While acknowledging that weaker firm-wide profits or outright losses in this year's second half point to downward revisions in some sectors for the year-end ompensation outlook he issued in August, Johnson expects payouts will be slashed only for fixed-income divisions where losses were concentrated, such as mortgage trading, structured finance and leveraged lending.
Regarding Merrill Lynch's $2.24 billion third-quarter net loss and much-enlarged $8.4 billion write-down announced Oct. 24, Johnson says, "Merrill is going to be one of the (compensation) laggards, but somebody has to pull up the rear." While the magnitude of Merrill's debacle was unexpected, he says it doesn't alter the industry-wide outlook for 2007 bonuses.
Other observers are less sanguine.
"With the Street writing off billions, how can the bonus outlook be good? That's not encouraging for anybody's bonus," says Jay Gaines, chief executive of search firm Jay Gaines & Co. The Street "may get tougher on its marginal performers, both in terms of bonuses and in terms of keeping them," Gaines adds.

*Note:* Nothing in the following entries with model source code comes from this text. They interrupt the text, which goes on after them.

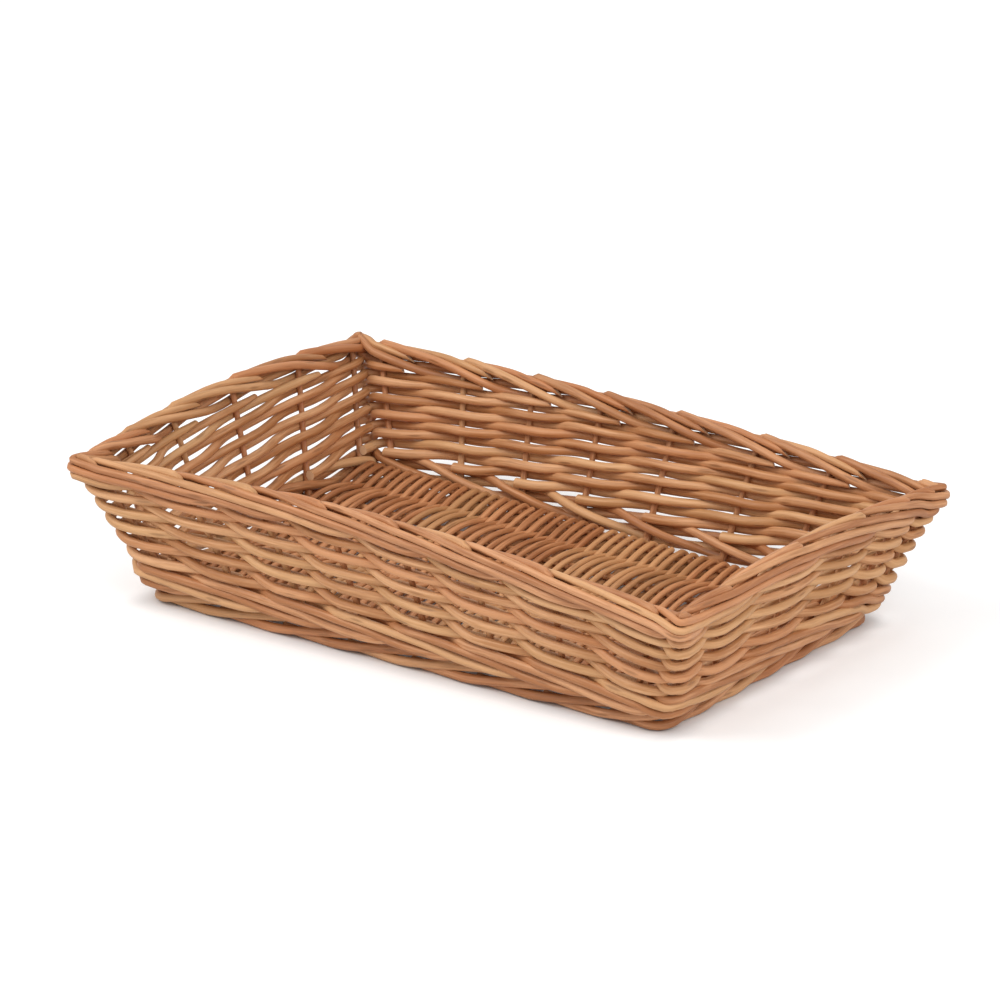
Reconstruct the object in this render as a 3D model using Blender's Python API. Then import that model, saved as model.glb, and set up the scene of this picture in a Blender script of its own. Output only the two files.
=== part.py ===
# Oblong open tray of buff willow: woven floor, leaning stakes, wale, French randing and a rolled border.
# Metres, +Z up. The tray stands on z = 0 with its middle over the origin and its long sides along X.

import math

import bmesh
import bpy
from mathutils import Vector

# The whole tray, measured along the middle of the foot rod and of the rolled border
footLength = 0.378
footWidth = 0.219
rimLength = 0.440
rimWidth = 0.276
rimHeight = 0.085
rimCrown = 0.008
longSideBow = 0.0035

# Corners: how far the corner stakes stand from the sharp corner of the rim, and how much of that is rounded
rimCornerInset = 0.015
rimRoundShare = 0.4
footRoundShare = 0.85

# Rod thicknesses, and the radius that the foot rod is bent to at the corners
footRod = 0.007
footBend = 0.008
baseStick = 0.0048
baseWeaver = 0.0036
stakeRod = 0.0038
waleRod = 0.0042
rimRod = 0.0042

# Least gap between two rods that lie against each other
clearance = 0.0003

# Counts: gaps between stakes, rows and sticks of the floor, rounds of wale, courses of randing
longGaps = 7
shortGaps = 5
floorRows = 50
floorSticks = 5
waleRounds = 3
randCourses = 11

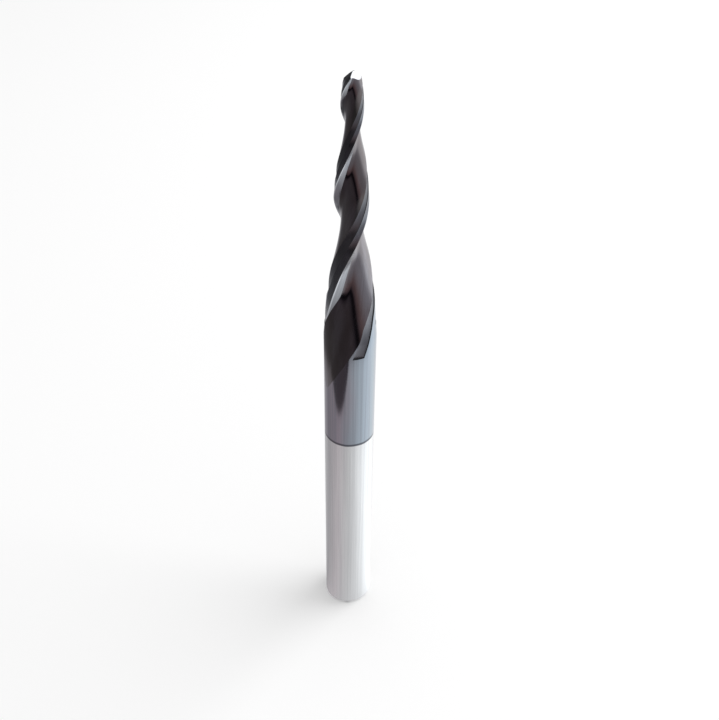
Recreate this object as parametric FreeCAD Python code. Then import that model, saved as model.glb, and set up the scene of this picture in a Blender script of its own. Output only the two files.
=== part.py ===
"""Two-flute tapered ball-nose milling cutter, ground from one carbide rod.

The rod stands on its shank end: origin at the centre of that end face, +Z up the
axis to the ball tip. Everything is cut from one turned blank, in the order in
which a tool grinder makes it: blank, flutes, land reliefs, end gashes.

Sections are drawn in polar form. The angle 0 of a section is the cutting edge,
positive angles lead into the flute in front of it, negative angles run back over
the land behind it. Distances s are measured down the axis from the tip.
"""
import FreeCAD, Part
import math
import os

# Blank, in mm.
OVERALL_LENGTH = 75.0
SHANK_DIAMETER = 6.0
BALL_RADIUS = 1.0
TAPER_LENGTH = 30.5
SHANK_CHAMFER = 0.4

# Helix of the two cutting edges, in degrees. The helix angle falls evenly from
# the tip to the end of the taper. The azimuth is that of one edge at the end of
# the taper, counted from +X towards +Y.
TEETH = 2
HELIX_AT_TIP = 28.0
HELIX_AT_TAPER_END = 20.5
EDGE_AZIMUTH_AT_TAPER_END = 179.5

# How many degrees the real edge lies off that even helix, at distances from the tip.
EDGE_OFFSETS = (
    (0.0, -13.0),
    (3.0, -12.0),
    (6.0, -8.0),
    (9.0, -0.5),
    (12.0, 2.5),
    (15.0, -3.0),
    (18.0, -9.5),
    (21.0, -12.0),
    (24.0, -7.0),
    (27.0, -1.5),
    (30.5, 0.0),
)

# Flute section, in shares of the local radius. The rake face goes inward from the
# edge and leans into the flute. From its foot the floor drops to the web, then
# climbs to the heel.
RAKE_LEAN = 24.0
RAKE_HEIGHT = 0.40
WEB_RATIO = 0.54
WEB_ANGLE = 44.0
HEEL_ANGLE = 137.0
HEEL_RATIO = 0.972

# Run-out of the flute, where the grinding wheel leaves the shank, in mm. The two
# curves are the wheel's own, in mm per square radian, before and behind the
# deepest line, which swings away from the edge by so many degrees per mm.
RUN_OUT_START = 24.8
RUN_OUT_END = 37.6
RUN_OUT_FRONT_CURVE = 0.45
RUN_OUT_BACK_CURVE = 0.60
RUN_OUT_SWING = 2.5
RUN_OUT_BLEND = 0.12
EXIT_SLOPE_SHARE = 0.15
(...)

Hedge Funds' Payouts Seen Climbing
Beyond Wall Street, the bonus outlook appears to be holding up well. Sources tell eFC that most hedge funds are poised to boost bonus levels after bouncing back from a scary August when many funds suffered losses. George Yulis, principal at Rothstein Kass Executive Search Group, predicts hedge funds on the whole will pay their accounting and operations groups 15-20 percent more total compensation than last year. Many funds "were hedged appropriately" against last summer's credit-market turmoil and equity market correction, Yulis says.
Even funds that post mediocre returns want to hold onto their employees in order to continue offering investors a broad menu of strategies, says Sandy Gross, managing partner of Pinetum Partners, a hedge fund-focused search firm. Gross says publicly traded fund managers may have to adjust payouts and other expenses when revenue - which for funds is closely tied to returns and asset size - slows. But the majority of fund firms that are privately held can opt to ride out a bad quarter or a bad year if they anticipate better times ahead.